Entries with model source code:
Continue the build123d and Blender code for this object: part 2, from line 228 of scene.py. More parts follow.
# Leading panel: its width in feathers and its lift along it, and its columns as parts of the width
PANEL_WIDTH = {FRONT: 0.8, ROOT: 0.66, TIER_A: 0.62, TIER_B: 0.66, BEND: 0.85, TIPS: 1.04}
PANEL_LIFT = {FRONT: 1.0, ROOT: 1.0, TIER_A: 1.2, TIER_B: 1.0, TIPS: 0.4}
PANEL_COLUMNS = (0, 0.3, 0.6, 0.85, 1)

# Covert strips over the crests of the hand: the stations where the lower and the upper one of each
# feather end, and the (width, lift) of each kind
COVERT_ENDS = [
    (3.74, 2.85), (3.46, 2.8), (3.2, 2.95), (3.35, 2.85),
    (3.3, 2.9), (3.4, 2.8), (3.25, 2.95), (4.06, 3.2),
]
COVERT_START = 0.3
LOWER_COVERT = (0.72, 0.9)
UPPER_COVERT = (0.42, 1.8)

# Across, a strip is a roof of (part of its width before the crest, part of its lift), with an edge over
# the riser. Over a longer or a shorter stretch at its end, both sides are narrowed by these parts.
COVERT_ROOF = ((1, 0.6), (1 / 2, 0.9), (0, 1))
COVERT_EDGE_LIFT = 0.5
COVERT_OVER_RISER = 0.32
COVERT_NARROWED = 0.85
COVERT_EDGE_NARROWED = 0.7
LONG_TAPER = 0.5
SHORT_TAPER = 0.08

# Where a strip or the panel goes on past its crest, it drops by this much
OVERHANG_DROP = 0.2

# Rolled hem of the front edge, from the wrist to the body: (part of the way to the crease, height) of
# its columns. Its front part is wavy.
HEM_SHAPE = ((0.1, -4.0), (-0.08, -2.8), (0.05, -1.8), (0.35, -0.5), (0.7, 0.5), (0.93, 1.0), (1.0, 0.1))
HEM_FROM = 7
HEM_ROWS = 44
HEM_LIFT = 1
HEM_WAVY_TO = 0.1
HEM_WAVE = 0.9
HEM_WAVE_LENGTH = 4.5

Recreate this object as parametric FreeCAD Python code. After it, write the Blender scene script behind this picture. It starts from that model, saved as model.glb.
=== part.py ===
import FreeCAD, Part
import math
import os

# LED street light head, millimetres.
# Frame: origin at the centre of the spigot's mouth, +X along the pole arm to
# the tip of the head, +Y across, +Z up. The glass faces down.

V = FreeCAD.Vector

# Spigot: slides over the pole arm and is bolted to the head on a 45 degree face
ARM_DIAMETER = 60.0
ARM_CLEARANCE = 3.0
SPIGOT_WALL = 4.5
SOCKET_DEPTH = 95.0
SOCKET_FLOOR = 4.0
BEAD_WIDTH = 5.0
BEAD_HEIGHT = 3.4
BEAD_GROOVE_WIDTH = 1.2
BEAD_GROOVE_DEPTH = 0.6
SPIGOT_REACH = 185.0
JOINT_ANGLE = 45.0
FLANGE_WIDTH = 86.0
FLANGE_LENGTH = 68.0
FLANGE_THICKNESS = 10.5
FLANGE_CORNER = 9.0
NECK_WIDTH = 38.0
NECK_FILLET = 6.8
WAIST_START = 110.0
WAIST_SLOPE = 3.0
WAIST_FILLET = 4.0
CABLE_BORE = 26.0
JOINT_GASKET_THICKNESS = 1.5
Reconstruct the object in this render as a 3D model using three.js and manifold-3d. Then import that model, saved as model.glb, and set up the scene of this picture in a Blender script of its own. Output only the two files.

DIRECTION
Copy all lines from the material that contain "import".

ANSWER TO THIS EXERCISE
import FreeCAD, Part
import math
import os
Reconstruct the object in this render as a 3D model using three.js and manifold-3d. Then import that model, saved as model.glb, and set up the scene of this picture in a Blender script of its own. Output only the two files.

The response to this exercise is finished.